EXERCISE MATERIAL -
——————
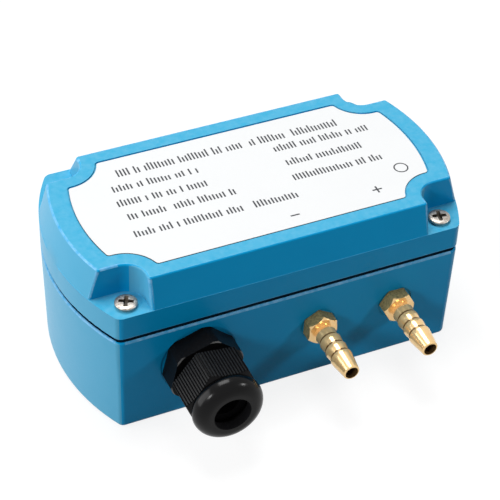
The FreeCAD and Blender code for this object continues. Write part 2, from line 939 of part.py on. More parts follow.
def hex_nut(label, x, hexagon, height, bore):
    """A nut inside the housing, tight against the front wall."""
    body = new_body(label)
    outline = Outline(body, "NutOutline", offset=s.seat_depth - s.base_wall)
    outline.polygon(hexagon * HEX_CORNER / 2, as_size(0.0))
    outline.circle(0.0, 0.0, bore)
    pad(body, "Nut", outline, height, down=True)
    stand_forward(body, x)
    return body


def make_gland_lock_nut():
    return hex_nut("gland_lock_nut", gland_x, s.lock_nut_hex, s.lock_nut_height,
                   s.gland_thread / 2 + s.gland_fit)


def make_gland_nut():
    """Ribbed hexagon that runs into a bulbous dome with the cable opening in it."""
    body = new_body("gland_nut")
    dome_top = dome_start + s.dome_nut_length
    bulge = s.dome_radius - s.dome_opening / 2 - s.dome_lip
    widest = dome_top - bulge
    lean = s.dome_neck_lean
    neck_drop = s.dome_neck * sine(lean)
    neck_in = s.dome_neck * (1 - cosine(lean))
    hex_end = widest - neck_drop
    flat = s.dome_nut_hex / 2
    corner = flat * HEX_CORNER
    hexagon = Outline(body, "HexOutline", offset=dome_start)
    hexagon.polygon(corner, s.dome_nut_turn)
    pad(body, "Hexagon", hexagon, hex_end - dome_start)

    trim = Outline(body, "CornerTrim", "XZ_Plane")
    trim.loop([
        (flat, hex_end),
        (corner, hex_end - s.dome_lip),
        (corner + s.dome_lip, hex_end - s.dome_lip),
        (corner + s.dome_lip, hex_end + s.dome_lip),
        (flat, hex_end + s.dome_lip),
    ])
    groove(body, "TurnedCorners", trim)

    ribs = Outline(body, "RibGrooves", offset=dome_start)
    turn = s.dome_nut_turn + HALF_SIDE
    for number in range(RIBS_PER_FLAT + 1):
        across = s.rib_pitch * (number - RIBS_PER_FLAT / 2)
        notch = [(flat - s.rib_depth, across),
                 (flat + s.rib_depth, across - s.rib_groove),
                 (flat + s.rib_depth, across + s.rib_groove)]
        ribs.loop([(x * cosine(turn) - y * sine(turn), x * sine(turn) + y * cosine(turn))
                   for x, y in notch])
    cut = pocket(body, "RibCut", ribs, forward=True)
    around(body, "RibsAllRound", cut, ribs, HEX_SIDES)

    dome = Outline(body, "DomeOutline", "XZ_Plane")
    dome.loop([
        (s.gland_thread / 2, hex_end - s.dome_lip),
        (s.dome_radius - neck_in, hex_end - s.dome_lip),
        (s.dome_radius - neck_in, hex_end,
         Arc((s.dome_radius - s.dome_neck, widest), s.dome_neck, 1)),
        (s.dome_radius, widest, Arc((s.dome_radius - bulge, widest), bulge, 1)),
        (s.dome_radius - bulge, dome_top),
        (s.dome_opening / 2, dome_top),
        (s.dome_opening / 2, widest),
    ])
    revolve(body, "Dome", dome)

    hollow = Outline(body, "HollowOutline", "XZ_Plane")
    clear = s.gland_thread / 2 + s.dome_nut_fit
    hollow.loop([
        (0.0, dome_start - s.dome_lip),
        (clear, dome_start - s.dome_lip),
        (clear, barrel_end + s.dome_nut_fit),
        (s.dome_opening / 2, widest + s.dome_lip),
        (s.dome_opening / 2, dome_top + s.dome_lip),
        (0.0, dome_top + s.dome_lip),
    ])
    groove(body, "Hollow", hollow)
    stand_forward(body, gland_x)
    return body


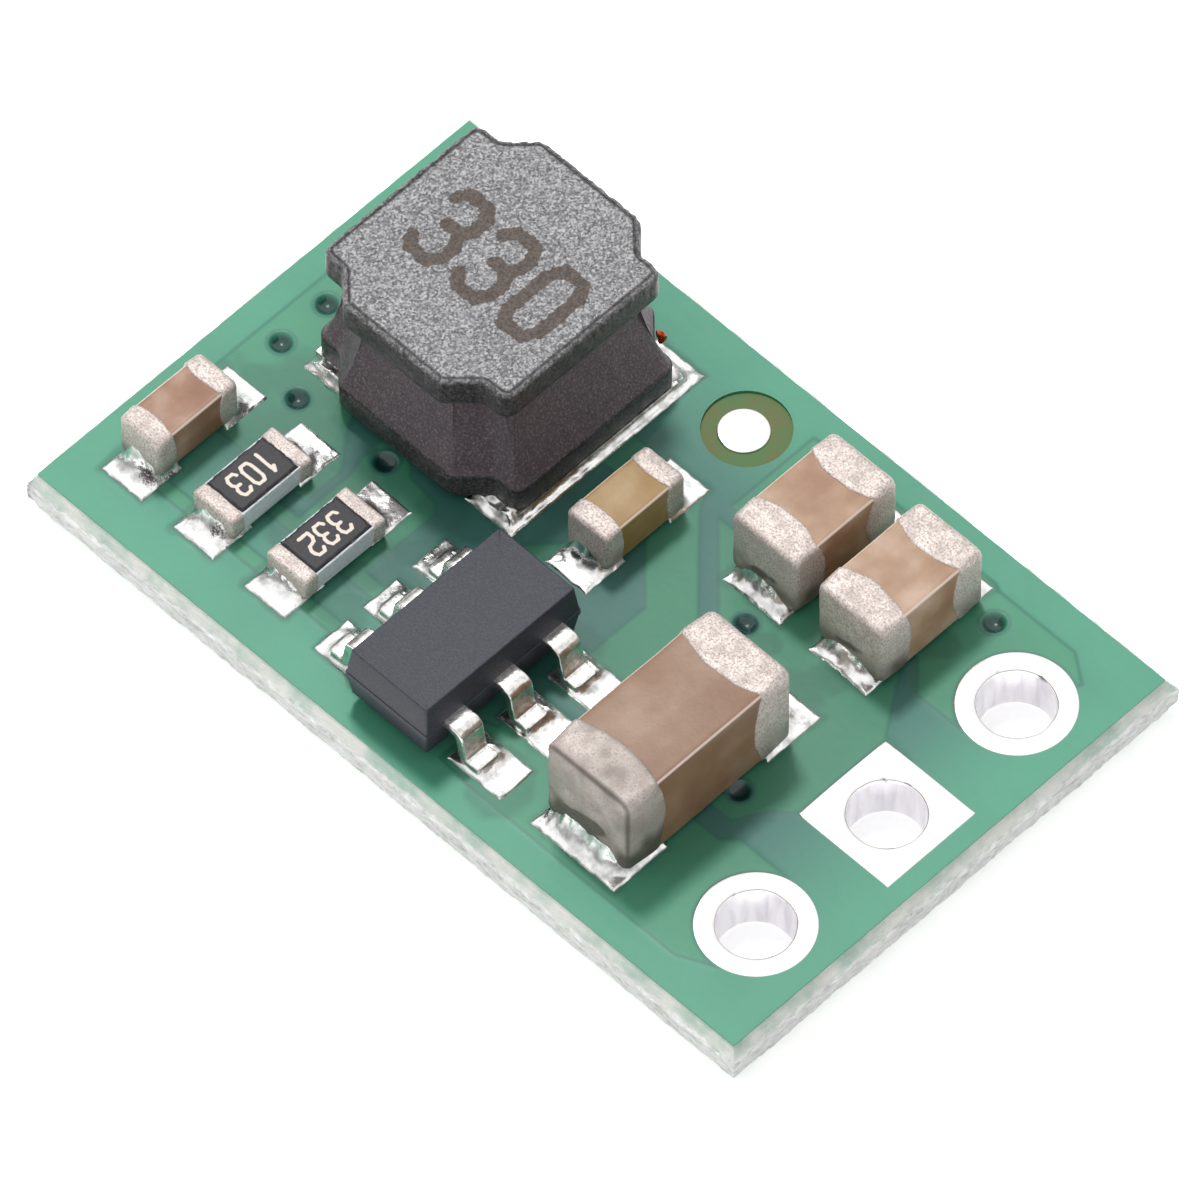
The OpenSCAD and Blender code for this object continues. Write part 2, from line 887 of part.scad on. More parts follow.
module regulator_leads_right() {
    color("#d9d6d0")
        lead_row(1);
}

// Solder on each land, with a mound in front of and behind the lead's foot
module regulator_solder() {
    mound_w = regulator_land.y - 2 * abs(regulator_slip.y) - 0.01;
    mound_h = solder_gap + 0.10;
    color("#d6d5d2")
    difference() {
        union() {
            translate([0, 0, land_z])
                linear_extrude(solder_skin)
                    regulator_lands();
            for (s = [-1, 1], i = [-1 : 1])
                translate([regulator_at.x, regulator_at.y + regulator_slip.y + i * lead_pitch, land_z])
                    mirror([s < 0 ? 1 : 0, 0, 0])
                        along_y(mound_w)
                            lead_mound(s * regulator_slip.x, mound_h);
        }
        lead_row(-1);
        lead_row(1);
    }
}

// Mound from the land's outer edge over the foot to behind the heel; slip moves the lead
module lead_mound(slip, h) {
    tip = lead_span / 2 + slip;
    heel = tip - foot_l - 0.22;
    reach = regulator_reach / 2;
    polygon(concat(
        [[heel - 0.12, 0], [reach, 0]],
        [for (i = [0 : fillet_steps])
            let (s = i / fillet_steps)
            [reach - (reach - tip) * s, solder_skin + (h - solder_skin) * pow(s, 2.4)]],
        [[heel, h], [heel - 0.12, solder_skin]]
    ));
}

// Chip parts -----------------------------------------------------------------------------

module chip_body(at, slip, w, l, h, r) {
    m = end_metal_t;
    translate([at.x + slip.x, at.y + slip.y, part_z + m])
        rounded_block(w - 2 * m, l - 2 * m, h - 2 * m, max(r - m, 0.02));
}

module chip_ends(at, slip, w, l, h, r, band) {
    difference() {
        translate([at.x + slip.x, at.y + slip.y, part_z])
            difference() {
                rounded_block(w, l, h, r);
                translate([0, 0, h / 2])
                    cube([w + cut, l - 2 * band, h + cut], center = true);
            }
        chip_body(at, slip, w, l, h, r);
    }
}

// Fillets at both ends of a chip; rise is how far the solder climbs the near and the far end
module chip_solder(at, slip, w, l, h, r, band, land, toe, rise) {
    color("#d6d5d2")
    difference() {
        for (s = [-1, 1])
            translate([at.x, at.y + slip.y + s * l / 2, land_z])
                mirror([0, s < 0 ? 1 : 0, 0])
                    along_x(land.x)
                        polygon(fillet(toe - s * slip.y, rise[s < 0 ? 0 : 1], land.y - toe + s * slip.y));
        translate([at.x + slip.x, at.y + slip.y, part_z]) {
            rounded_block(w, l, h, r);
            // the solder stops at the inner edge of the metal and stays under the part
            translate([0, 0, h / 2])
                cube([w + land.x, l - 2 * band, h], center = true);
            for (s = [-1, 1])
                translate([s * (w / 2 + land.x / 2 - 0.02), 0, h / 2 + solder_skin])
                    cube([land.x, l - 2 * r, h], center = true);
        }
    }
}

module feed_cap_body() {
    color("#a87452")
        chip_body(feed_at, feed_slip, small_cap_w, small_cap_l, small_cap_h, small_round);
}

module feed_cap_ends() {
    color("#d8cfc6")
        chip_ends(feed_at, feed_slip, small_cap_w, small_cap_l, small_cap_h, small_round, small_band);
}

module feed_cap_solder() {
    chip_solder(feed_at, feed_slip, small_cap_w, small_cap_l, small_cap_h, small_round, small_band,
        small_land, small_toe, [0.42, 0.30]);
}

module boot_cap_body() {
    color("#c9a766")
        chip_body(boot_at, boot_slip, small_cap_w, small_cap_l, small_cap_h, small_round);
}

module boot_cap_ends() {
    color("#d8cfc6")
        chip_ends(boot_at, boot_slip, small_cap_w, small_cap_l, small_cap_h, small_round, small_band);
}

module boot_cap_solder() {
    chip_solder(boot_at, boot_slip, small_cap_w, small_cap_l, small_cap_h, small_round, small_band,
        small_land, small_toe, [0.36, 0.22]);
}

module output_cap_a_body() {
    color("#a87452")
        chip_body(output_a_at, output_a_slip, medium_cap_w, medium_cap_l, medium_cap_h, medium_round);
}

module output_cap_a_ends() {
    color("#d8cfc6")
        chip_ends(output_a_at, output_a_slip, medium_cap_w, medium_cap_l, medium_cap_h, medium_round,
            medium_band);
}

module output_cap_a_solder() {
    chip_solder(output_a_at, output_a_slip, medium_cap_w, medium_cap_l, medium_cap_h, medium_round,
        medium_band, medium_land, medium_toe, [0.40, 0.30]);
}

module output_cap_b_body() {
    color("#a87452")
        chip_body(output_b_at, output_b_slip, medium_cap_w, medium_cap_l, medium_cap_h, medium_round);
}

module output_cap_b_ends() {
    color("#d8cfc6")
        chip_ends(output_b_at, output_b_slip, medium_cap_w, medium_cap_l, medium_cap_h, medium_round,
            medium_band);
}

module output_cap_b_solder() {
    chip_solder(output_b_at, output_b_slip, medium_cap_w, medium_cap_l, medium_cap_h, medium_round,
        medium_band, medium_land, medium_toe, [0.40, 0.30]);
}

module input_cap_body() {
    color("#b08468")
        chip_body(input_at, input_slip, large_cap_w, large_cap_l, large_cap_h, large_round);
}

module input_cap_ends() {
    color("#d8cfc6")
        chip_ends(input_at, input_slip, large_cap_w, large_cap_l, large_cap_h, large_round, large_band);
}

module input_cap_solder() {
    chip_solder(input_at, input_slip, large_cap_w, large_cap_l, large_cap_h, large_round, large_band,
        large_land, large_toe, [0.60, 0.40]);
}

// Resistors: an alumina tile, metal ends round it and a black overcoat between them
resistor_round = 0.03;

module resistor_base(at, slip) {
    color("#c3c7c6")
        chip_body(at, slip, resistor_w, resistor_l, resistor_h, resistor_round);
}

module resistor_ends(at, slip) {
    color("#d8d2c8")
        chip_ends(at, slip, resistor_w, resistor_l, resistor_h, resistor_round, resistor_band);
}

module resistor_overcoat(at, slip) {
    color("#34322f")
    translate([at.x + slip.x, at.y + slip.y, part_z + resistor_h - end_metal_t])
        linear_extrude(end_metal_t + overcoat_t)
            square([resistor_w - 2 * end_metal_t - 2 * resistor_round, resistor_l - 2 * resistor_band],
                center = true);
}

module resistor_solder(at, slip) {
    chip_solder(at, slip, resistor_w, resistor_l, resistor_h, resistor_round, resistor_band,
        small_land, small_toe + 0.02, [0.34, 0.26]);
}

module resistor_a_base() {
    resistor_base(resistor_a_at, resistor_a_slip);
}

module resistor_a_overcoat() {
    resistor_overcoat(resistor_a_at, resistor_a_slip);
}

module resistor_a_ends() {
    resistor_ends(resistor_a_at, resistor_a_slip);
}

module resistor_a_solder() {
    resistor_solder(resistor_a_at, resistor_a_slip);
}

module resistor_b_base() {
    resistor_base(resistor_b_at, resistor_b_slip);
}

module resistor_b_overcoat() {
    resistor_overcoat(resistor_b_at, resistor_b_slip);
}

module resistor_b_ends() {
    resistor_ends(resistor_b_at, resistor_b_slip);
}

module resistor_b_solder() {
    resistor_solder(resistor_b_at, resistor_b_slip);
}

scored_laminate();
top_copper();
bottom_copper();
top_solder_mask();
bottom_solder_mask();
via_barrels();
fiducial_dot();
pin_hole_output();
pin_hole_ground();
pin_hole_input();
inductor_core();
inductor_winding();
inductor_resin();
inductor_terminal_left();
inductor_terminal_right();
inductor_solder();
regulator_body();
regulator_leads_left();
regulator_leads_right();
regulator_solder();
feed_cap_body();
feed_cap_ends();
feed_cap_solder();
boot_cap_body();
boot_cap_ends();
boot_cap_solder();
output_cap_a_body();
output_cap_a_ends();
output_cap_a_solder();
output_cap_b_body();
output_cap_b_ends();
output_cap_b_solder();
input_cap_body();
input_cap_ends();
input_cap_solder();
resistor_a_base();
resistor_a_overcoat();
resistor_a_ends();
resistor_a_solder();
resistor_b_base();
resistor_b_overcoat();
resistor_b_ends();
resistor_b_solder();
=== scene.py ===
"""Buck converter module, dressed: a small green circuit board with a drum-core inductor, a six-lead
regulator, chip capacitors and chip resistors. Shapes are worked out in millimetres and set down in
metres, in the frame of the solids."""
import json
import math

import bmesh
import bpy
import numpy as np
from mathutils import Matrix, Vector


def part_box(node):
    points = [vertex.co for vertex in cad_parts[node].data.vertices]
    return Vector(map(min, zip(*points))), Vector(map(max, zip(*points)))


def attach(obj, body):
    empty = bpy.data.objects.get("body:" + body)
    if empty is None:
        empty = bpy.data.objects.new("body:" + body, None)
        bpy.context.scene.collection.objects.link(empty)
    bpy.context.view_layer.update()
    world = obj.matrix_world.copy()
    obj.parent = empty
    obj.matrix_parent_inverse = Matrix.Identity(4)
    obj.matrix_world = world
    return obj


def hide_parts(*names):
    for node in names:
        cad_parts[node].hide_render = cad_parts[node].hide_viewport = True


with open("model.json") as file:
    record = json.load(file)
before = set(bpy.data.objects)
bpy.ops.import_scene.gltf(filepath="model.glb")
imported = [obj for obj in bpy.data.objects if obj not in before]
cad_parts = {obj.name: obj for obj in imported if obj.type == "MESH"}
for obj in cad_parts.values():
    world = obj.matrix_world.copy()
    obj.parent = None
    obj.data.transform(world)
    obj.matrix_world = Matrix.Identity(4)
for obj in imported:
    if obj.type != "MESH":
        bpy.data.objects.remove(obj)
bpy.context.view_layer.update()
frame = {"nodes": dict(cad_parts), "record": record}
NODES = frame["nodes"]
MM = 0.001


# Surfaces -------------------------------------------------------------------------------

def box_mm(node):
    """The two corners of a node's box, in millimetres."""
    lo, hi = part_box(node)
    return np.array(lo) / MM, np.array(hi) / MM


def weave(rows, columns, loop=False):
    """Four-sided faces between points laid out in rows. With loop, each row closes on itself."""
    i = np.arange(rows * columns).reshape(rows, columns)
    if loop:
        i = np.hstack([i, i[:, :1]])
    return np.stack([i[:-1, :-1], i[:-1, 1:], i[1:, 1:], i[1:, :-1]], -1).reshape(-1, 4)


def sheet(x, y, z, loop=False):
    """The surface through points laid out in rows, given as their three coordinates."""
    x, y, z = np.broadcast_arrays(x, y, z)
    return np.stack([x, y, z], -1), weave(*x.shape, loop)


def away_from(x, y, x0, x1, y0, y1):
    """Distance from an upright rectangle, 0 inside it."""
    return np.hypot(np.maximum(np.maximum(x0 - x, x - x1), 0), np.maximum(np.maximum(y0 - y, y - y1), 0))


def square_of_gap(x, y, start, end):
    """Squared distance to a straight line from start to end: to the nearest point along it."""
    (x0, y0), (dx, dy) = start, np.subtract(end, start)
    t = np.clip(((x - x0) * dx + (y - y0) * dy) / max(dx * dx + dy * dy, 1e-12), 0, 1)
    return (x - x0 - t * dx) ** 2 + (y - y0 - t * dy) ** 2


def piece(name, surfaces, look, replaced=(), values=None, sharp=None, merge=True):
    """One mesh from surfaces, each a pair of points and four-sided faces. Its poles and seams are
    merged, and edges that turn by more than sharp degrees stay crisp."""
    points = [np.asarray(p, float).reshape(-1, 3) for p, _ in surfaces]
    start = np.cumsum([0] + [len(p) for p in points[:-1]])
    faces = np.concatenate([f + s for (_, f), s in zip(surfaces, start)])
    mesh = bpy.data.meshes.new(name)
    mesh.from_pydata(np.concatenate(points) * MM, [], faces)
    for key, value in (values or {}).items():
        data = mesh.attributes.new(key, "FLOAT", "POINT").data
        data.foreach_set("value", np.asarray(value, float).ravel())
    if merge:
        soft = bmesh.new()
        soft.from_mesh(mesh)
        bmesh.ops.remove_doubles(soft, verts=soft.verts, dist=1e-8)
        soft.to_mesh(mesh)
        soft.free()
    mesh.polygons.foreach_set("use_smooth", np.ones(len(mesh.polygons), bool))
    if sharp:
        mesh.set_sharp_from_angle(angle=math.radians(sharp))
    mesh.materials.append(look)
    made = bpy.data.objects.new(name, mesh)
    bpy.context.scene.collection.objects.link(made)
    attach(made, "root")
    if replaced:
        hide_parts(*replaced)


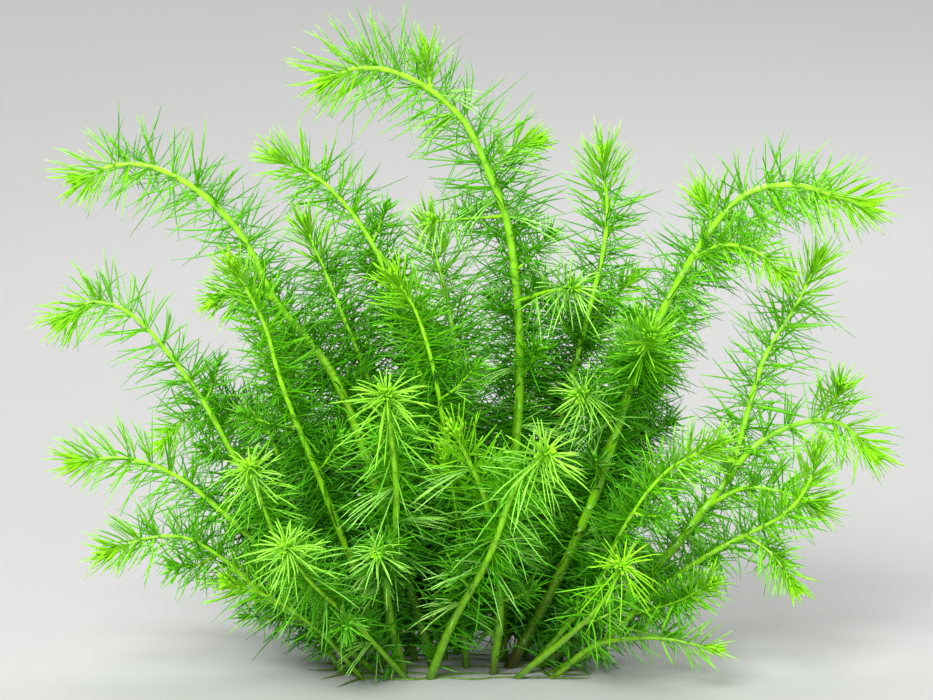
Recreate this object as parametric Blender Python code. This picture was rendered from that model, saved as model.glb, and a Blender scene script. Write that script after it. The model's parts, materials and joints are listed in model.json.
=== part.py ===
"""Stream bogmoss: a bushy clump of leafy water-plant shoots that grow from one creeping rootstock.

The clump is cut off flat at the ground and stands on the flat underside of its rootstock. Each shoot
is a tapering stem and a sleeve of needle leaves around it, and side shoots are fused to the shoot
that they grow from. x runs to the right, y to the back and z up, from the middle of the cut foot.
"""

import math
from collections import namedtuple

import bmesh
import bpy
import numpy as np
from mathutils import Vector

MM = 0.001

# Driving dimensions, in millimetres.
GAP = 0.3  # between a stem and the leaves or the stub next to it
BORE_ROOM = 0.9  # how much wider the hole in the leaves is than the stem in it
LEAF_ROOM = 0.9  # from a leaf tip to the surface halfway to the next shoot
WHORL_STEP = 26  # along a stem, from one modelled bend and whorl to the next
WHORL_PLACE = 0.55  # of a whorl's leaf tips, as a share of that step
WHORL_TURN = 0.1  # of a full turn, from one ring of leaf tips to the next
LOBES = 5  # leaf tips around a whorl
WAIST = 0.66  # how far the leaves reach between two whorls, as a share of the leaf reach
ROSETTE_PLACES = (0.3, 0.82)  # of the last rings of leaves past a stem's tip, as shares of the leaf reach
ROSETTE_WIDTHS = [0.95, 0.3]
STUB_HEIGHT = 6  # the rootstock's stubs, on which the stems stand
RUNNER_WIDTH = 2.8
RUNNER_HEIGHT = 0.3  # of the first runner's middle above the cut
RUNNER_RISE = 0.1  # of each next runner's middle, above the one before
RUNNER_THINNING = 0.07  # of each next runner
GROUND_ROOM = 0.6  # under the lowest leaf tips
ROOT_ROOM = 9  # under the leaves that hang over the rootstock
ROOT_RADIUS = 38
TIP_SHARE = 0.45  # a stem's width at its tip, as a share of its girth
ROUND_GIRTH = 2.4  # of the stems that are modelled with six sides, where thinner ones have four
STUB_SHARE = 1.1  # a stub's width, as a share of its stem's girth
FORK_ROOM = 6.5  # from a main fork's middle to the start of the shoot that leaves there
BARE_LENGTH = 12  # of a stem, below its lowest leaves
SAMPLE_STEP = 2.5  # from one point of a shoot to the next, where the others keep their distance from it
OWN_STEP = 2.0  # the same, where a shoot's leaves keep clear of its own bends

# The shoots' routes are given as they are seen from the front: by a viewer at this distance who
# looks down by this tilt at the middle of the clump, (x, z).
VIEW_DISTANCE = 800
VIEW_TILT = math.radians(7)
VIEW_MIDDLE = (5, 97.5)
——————
BRIEF -
From the very first line of the data through the line with "hex_end - dome_start)" in it, please reproduce each line exactly and output nothing more.

WRITTEN ANSWER -
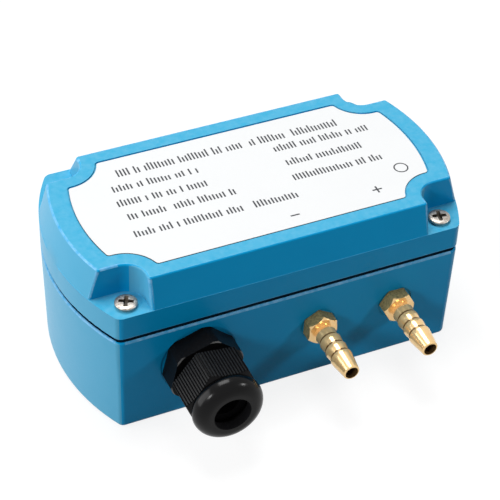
The FreeCAD and Blender code for this object continues. Write part 2, from line 939 of part.py on. More parts follow.
def hex_nut(label, x, hexagon, height, bore):
    """A nut inside the housing, tight against the front wall."""
    body = new_body(label)
    outline = Outline(body, "NutOutline", offset=s.seat_depth - s.base_wall)
    outline.polygon(hexagon * HEX_CORNER / 2, as_size(0.0))
    outline.circle(0.0, 0.0, bore)
    pad(body, "Nut", outline, height, down=True)
    stand_forward(body, x)
    return body


def make_gland_lock_nut():
    return hex_nut("gland_lock_nut", gland_x, s.lock_nut_hex, s.lock_nut_height,
                   s.gland_thread / 2 + s.gland_fit)


def make_gland_nut():
    """Ribbed hexagon that runs into a bulbous dome with the cable opening in it."""
    body = new_body("gland_nut")
    dome_top = dome_start + s.dome_nut_length
    bulge = s.dome_radius - s.dome_opening / 2 - s.dome_lip
    widest = dome_top - bulge
    lean = s.dome_neck_lean
    neck_drop = s.dome_neck * sine(lean)
    neck_in = s.dome_neck * (1 - cosine(lean))
    hex_end = widest - neck_drop
    flat = s.dome_nut_hex / 2
    corner = flat * HEX_CORNER
    hexagon = Outline(body, "HexOutline", offset=dome_start)
    hexagon.polygon(corner, s.dome_nut_turn)
    pad(body, "Hexagon", hexagon, hex_end - dome_start)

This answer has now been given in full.